Пушкин сказал: завистники. Сальери. Злодеи.

Что говорит Форман?

Форман, наследник мощной, вековой тираноборческой традиции европейского искусства, до некоторой степени находится в ее власти. В «Амадее» наивный вундеркинд вторгается в чертоги напыщенной прециозности, где парики и камзолы XVIII века идут приправой к патентованному догматизму людей, по мнению которых мальчишка из Зальц-

123

бурга все делает не так. Но при всей карнавальной увлекательности этих сцен, при всем юморе, с которым представлен в фильме монарх, при дворе которого Моцарт находит работу, – Форман показывает и другое: юному гению здесь дают дышать и творить. И он все-таки делает что хочет. Да иначе и непонятно, как же он в реальности покорил тогдашний музыкальный мир, совершив турне по столицам: Вена – Париж – Аахен – Брюссель – Лондон – Гаага – Берн – Рим, то есть от двора к двору и из дворца во дворец, и как он написал все свои ни на что не похожие оперы, оратории и сонаты. И его величество Иосиф II, какие улыбки он ни вызывал бы у нас, зрителей, контрастируя на экране своим надутым величием с живой непосредственностью Моцарта, все-таки умеет же сесть за клавикорды, и умеет оценить музыку, взяв в руки нотный лист, – и, как хотите, но «Похищение из сераля» было написано Моцартом по предложению Иосифа II и поставлено по его приказу, – хотя догматики и морщились…

Так почему же Моцарт все-таки несчастен?

Вот тут мы и подходим к сложной концепции Формана, связанной вообще с его трактовкой «духа» и «материи». Смею думать, что это концепция не традиционная и не музейная, что она порождена XX веком, хотя в данном фильме и припудрена веком XVIII. В великой ленте «Полет над гнездом кукушки», ленте, каковой Форман вписал свое имя в мировой кинематограф, – там пудрой не пахнет, а веком электроники шибает в открытую, – и там ключ к концепции Формана. Зло выплескивается за пределы той или иной персонификации («медсестра виновата»), оно статистически разбегается по многим людям, – не потому, что люди злы или завистливы по природе, а потому, что они по природе слабы и не справляются с напряжением духа. Дух у Формана корежит, скручивает и мучает несчастную плоть, сводит ее с ума, выбивает из спасительной нормы. Живой и восприимчивый человек среди покорных и безвольных – как безумец среди безумцев; это – «статистика»; что же до системы, пытающейся укротить это безумие, то «медсестра» (по иронии судьбы – сестра милосердия), усмиряющая бесноватых с помощью дисциплины, сама кажется безумной; она обречена; она – бесноватая навыворот. Символическое сопоставление: живой, наивный, полный детской непосредственности бунтарь и безумец (в данном случае – уголовник, попавший в бедлам) и рядом с ним – мощный, как гора, нормальный, угрюмый, заторможенный конформист (спасающийся в бедламе индеец, притворившийся глухонемым).

Мечта: спасти обоих.

Рядом с живым, быстрым, непредсказуемым, капризным «ребенком» (опасным ребенком) – спокойный, дальновидный, тяжелый, инертный, принявший законы этого мира «взрослый». Макмёрфи и Вождь. Моцарт и Сальери, если угодно.
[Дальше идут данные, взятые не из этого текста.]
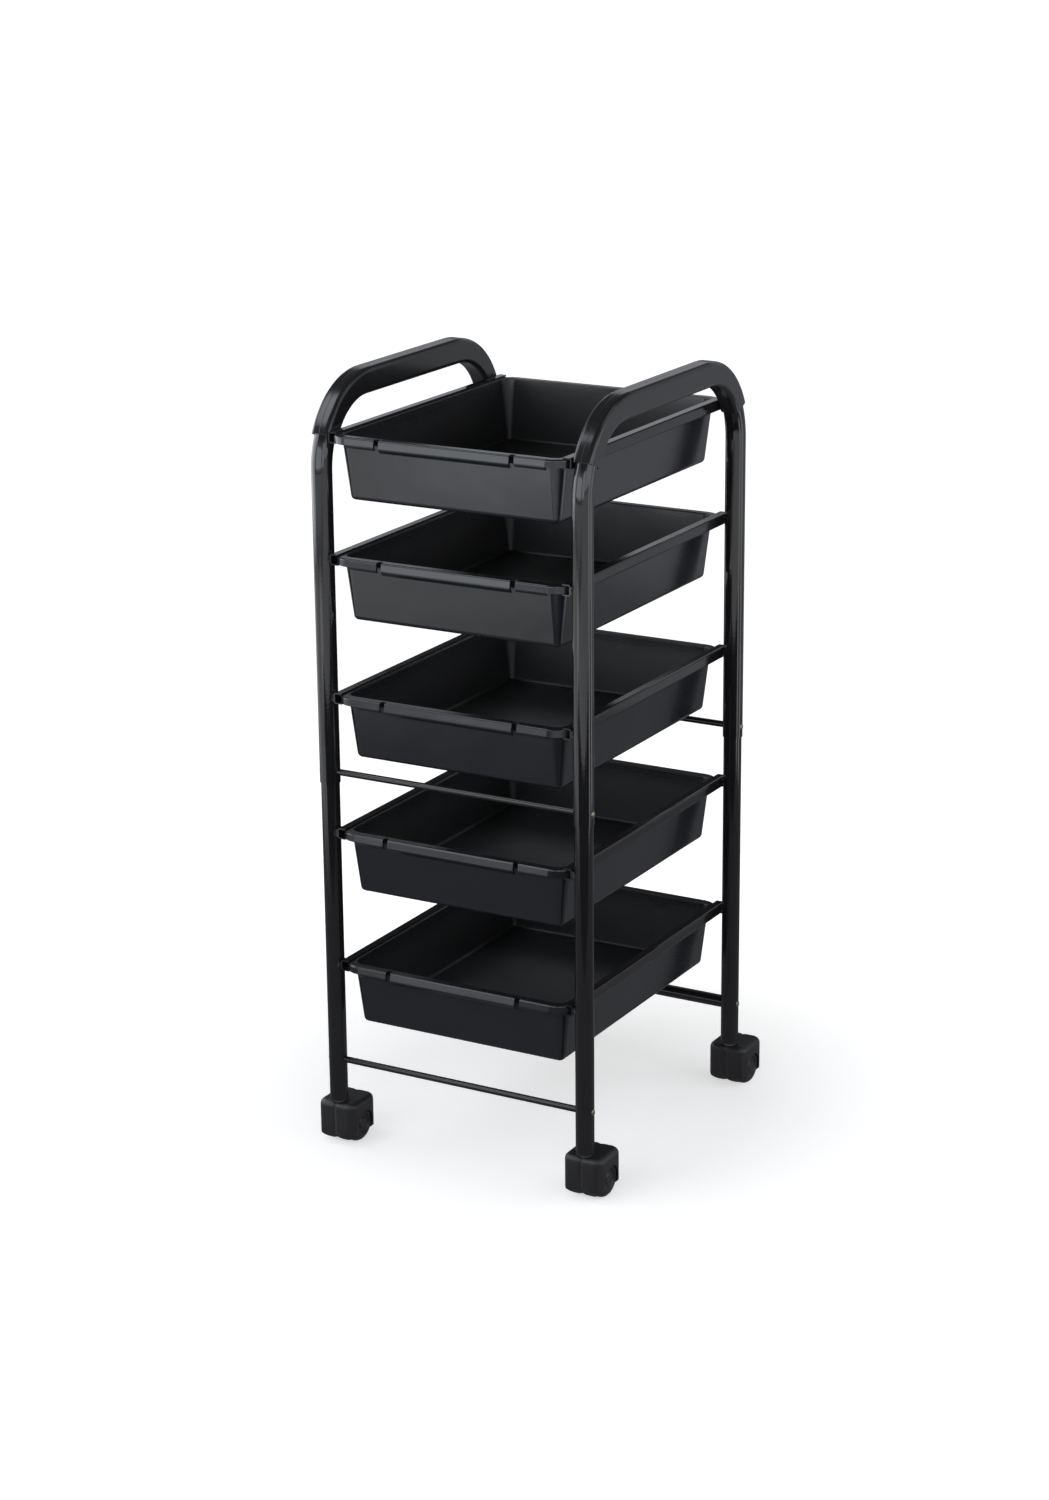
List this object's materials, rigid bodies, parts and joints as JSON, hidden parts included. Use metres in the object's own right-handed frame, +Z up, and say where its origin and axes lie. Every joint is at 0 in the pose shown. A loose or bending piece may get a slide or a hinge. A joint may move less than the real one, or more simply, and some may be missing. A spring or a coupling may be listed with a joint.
{
  "type": "rolling salon trolley",
  "caption": "Rolling salon trolley: tube side frames with arched handles, sliding open trays in side rails, and twin-wheel swivel casters.",
  "frame": {"origin": "on the floor, at the middle of the outer width and depth", "axes": "+Z up, +Y towards the back, away from the side that the trays pull out of, +X to the right as seen from the front"},
  "size_m": [0.355, 0.3987, 0.849],
  "materials": {
    "frame_paint": "gloss black powder coat on steel tube and sheet",
    "handle_plastic": "smooth moulded black plastic with a soft sheen",
    "tray_plastic": "semi-gloss moulded black plastic",
    "caster_plastic": "matt black nylon",
    "wheel_plastic": "matt black nylon wheel with a round tread",
    "pin_steel": "plain turned steel",
    "screw_plating": "bright plated screw heads"
  },
  "bodies": {
    "frame": {"handle_left": "handle_plastic", "handle_right": "handle_plastic", "leg_upper_front_left": "frame_paint", "leg_upper_front_right": "frame_paint", "leg_upper_rear_left": "frame_paint", "leg_upper_rear_right": "frame_paint", "leg_lower_front_left": "frame_paint", "leg_lower_front_right": "frame_paint", "leg_lower_rear_left": "frame_paint", "leg_lower_rear_right": "frame_paint", "rail_1_left": "frame_paint", "rail_1_right": "frame_paint", "rail_2_left": "frame_paint", "rail_2_right": "frame_paint", "rail_3_left": "frame_paint", "rail_3_right": "frame_paint", "rail_4_left": "frame_paint", "rail_4_right": "frame_paint", "rail_5_left": "frame_paint", "rail_5_right": "frame_paint", "crossbar_mid_front": "frame_paint", "crossbar_mid_rear": "frame_paint", "crossbar_low_front": "frame_paint", "crossbar_low_rear": "frame_paint", "crossbar_screws": "screw_plating", "caster_socket_front_left": "caster_plastic", "caster_socket_front_right": "caster_plastic", "caster_socket_rear_left": "caster_plastic", "caster_socket_rear_right": "caster_plastic"},
    "tray_1": {"tray_1": "tray_plastic"},
    "tray_2": {"tray_2": "tray_plastic"},
    "tray_3": {"tray_3": "tray_plastic"},
    "tray_4": {"tray_4": "tray_plastic"},
    "tray_5": {"tray_5": "tray_plastic"},
    "caster_front_left": {"caster_stem_front_left": "pin_steel", "caster_hood_front_left": "caster_plastic", "caster_axle_front_left": "pin_steel"},
    "caster_front_right": {"caster_stem_front_right": "pin_steel", "caster_hood_front_right": "caster_plastic", "caster_axle_front_right": "pin_steel"},
    "caster_rear_left": {"caster_stem_rear_left": "pin_steel", "caster_hood_rear_left": "caster_plastic", "caster_axle_rear_left": "pin_steel"},
    "caster_rear_right": {"caster_stem_rear_right": "pin_steel", "caster_hood_rear_right": "caster_plastic", "caster_axle_rear_right": "pin_steel"},
    "wheel_left_front_left": {"wheel_left_front_left": "wheel_plastic"},
    "wheel_right_front_left": {"wheel_right_front_left": "wheel_plastic"},
    "wheel_left_front_right": {"wheel_left_front_right": "wheel_plastic"},
    "wheel_right_front_right": {"wheel_right_front_right": "wheel_plastic"},
    "wheel_left_rear_left": {"wheel_left_rear_left": "wheel_plastic"},
    "wheel_right_rear_left": {"wheel_right_rear_left": "wheel_plastic"},
    "wheel_left_rear_right": {"wheel_left_rear_right": "wheel_plastic"},
    "wheel_right_rear_right": {"wheel_right_rear_right": "wheel_plastic"}
  },
  "joints": [
    {"name": "tray_1_slide", "type": "slide", "parent": "frame", "child": "tray_1", "axis": [0, -1, 0], "range_m": [0, 0.25]},
    {"name": "tray_2_slide", "type": "slide", "parent": "frame", "child": "tray_2", "axis": [0, -1, 0], "range_m": [0, 0.25]},
    {"name": "tray_3_slide", "type": "slide", "parent": "frame", "child": "tray_3", "axis": [0, -1, 0], "range_m": [0, 0.25]},
    {"name": "tray_4_slide", "type": "slide", "parent": "frame", "child": "tray_4", "axis": [0, -1, 0], "range_m": [0, 0.25]},
    {"name": "tray_5_slide", "type": "slide", "parent": "frame", "child": "tray_5", "axis": [0, -1, 0], "range_m": [0, 0.25]},
    {"name": "caster_front_left_swivel", "type": "hinge", "parent": "frame", "child": "caster_front_left", "pos_m": [-0.153, -0.186, 0.05], "axis": [0, 0, 1], "continuous": true},
    {"name": "caster_front_right_swivel", "type": "hinge", "parent": "frame", "child": "caster_front_right", "pos_m": [0.153, -0.186, 0.05], "axis": [0, 0, 1], "continuous": true},
    {"name": "caster_rear_left_swivel", "type": "hinge", "parent": "frame", "child": "caster_rear_left", "pos_m": [-0.153, 0.16, 0.05], "axis": [0, 0, 1], "continuous": true},
    {"name": "caster_rear_right_swivel", "type": "hinge", "parent": "frame", "child": "caster_rear_right", "pos_m": [0.153, 0.16, 0.05], "axis": [0, 0, 1], "continuous": true},
    {"name": "wheel_left_front_left_spin", "type": "hinge", "parent": "caster_front_left", "child": "wheel_left_front_left", "pos_m": [-0.153, -0.171, 0.021], "axis": [1, 0, 0], "continuous": true},
    {"name": "wheel_right_front_left_spin", "type": "hinge", "parent": "caster_front_left", "child": "wheel_right_front_left", "pos_m": [-0.153, -0.171, 0.021], "axis": [1, 0, 0], "continuous": true},
    {"name": "wheel_left_front_right_spin", "type": "hinge", "parent": "caster_front_right", "child": "wheel_left_front_right", "pos_m": [0.153, -0.171, 0.021], "axis": [1, 0, 0], "continuous": true},
    {"name": "wheel_right_front_right_spin", "type": "hinge", "parent": "caster_front_right", "child": "wheel_right_front_right", "pos_m": [0.153, -0.171, 0.021], "axis": [1, 0, 0], "continuous": true},
    {"name": "wheel_left_rear_left_spin", "type": "hinge", "parent": "caster_rear_left", "child": "wheel_left_rear_left", "pos_m": [-0.153, 0.175, 0.021], "axis": [1, 0, 0], "continuous": true},
    {"name": "wheel_right_rear_left_spin", "type": "hinge", "parent": "caster_rear_left", "child": "wheel_right_rear_left", "pos_m": [-0.153, 0.175, 0.021], "axis": [1, 0, 0], "continuous": true},
    {"name": "wheel_left_rear_right_spin", "type": "hinge", "parent": "caster_rear_right", "child": "wheel_left_rear_right", "pos_m": [0.153, 0.175, 0.021], "axis": [1, 0, 0], "continuous": true},
    {"name": "wheel_right_rear_right_spin", "type": "hinge", "parent": "caster_rear_right", "child": "wheel_right_rear_right", "pos_m": [0.153, 0.175, 0.021], "axis": [1, 0, 0], "continuous": true}
  ]
}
Милош Форман ищет пути спасения гениальности в этом мире. Он не изобличает «бездарность Сальери», он считает, что гений гибнет не от того, что ему кто-то позавидовал, а от общего хода вещей, от трагизма, заложенного в самом бытии. Форман по-моцартиански не верит в злобу людей… верней, он не верит, что эта злоба фатальна. Он не делит людей на овец и козлищ.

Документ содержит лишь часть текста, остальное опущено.